US EV tax credit expiration after 15 years is reshaping vehicle affordability and demand across the US auto market. The US EV tax credit supported sales of models like the Tesla Model Y and Chevrolet Equinox EV. Now the US EV tax credit has ended, leaving buyers with higher upfront costs and manufacturers with greater policy uncertainty.

US EV tax credit expiration driven by politics and fiscal push

The US EV tax credit began in 2008 as a bipartisan tool to jump-start early EV adoption. It later expanded under the Inflation Reduction Act, which tied eligibility to US-made vehicles and domestic supply chains. However, Republican lawmakers and oil interests increasingly opposed the subsidy, arguing it distorted markets and threatened future gasoline demand.

As a result, the latest tax and energy law under president Donald Trump removed the incentive from 30 September. Lawmakers framed the US EV tax credit expiration as a way to save more than $190bn over ten years. The move reflects a broader rollback of climate-linked support measures, including plans to repeal greenhouse gas limits on cars and trucks. This policy reversal now clashes with long-term investment cycles for automakers and battery producers.

EV affordability and US supply chains face fresh headwinds

The end of the US EV tax credit comes while EVs still cost more than conventional cars. Recent data show US EVs carry an average price premium of around $8,000 over combustion models. Without the $7,500 federal incentive, many mass-market buyers lose a key financial lever that helped close the price gap. This will likely slow new orders, particularly in middle-income segments and fleet purchases.

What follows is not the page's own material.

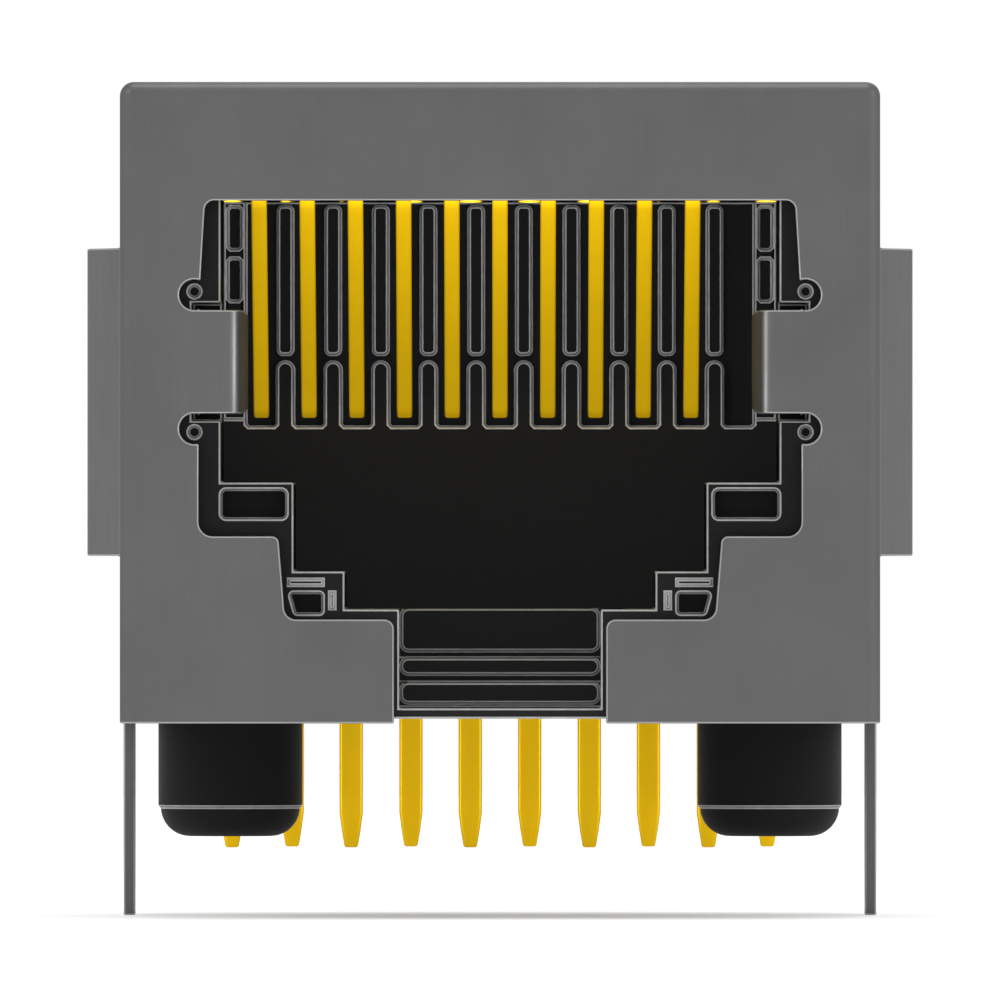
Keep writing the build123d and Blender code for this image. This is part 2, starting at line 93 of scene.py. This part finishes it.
class JackStripSizes(bpy.types.PropertyGroup):
    """Sizes of the ten formed strips, in metres."""

    pitch: bpy.props.FloatProperty(
        name="Contact pitch", description="Spacing of the sprung beams across the face",
        default=1.016 * MM, unit="LENGTH", precision=6)
    first_x: bpy.props.FloatProperty(
        name="First beam", description="Place across the face of the leftmost beam",
        default=-5.08 * MM, unit="LENGTH", precision=6)
    tail_pitch: bpy.props.FloatProperty(
        name="Tail pitch", description="Spacing of the tails across the board",
        default=1.27 * MM, unit="LENGTH", precision=6)
    width: bpy.props.FloatProperty(
        name="Beam width", description="Width of a strip where it is sprung",
        default=0.33 * MM, unit="LENGTH", precision=6)
    tail_width: bpy.props.FloatProperty(
        name="Tail width", description="Width of a strip where it goes through the board",
        default=0.5 * MM, unit="LENGTH", precision=6)
    tip_width: bpy.props.FloatProperty(
        name="Tail tip width", description="Width at the very end of a tail",
        default=0.3 * MM, unit="LENGTH", precision=6)
    thick: bpy.props.FloatProperty(
        name="Thickness", description="Thickness of the strip", default=0.3 * MM,
        unit="LENGTH", precision=6)
    edge: bpy.props.FloatProperty(
        name="Edge radius", description="Radius that stamping and plating leave on the strip's edges",
        default=0.055 * MM, unit="LENGTH", precision=6)
    hairpin: bpy.props.FloatProperty(
        name="Hairpin radius", description="Radius of the turn at the front of the tongue",
        default=0.55 * MM, unit="LENGTH", precision=6)
    tip_height: bpy.props.FloatProperty(
        name="Tip height", description="Height of the beams' tips above the board",
        default=6.57 * MM, unit="LENGTH", precision=6)
    tip_depth: bpy.props.FloatProperty(
        name="Tip depth", description="How far the beams' tips reach into the comb",
        default=0.45 * MM, unit="LENGTH", precision=6)
    bend: bpy.props.FloatProperty(
        name="Tail bend radius", description="Radius where the strip turns down to the board",
        default=0.4 * MM, unit="LENGTH", precision=6)
    straight: bpy.props.FloatProperty(
        name="Front groove", description="Length of the straight run behind the hairpin",
        default=3.4 * MM, unit="LENGTH", precision=6)
    fan: bpy.props.FloatProperty(
        name="Fan length", description="Length over which the strips spread to the tail pitch",
        default=4.6 * MM, unit="LENGTH", precision=6)
    taper: bpy.props.FloatProperty(
        name="Tail taper", description="Length over which a tail narrows to its tip",
        default=0.7 * MM, unit="LENGTH", precision=6)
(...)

Meanwhile, manufacturers warn that the loss of the credit weakens the business case for US-based EV and battery plants. The revised credit had pushed automakers to localise assembly and critical mineral sourcing inside the US or allied countries. Its removal undercuts one of the strongest pull factors for building gigafactories, cathode plants and related supply chain assets on US soil. Industry groups argue this shift could hand competitive advantage back to regions with more stable policy support.

State-level climate policy will now carry more weight in the US EV landscape. California and other Democratic-led states plan to maintain strict tailpipe standards and invest heavily in charging infrastructure. However, even ambitious state measures cannot fully compensate for the vanished federal incentive. Automakers must therefore navigate a patchwork of regional rules while recalibrating sales forecasts and capital plans in a post-credit market.

The Metalnomist Commentary

The US EV tax credit expiration exposes the tension between long-term industrial strategy and short-term political swings. For metals and battery supply chains, the key risk is stop-start demand that complicates investment in lithium, nickel and cathode capacity. Unless policy clarity returns, the US could cede ground to regions where EV incentives and climate regulations move in a steadier direction.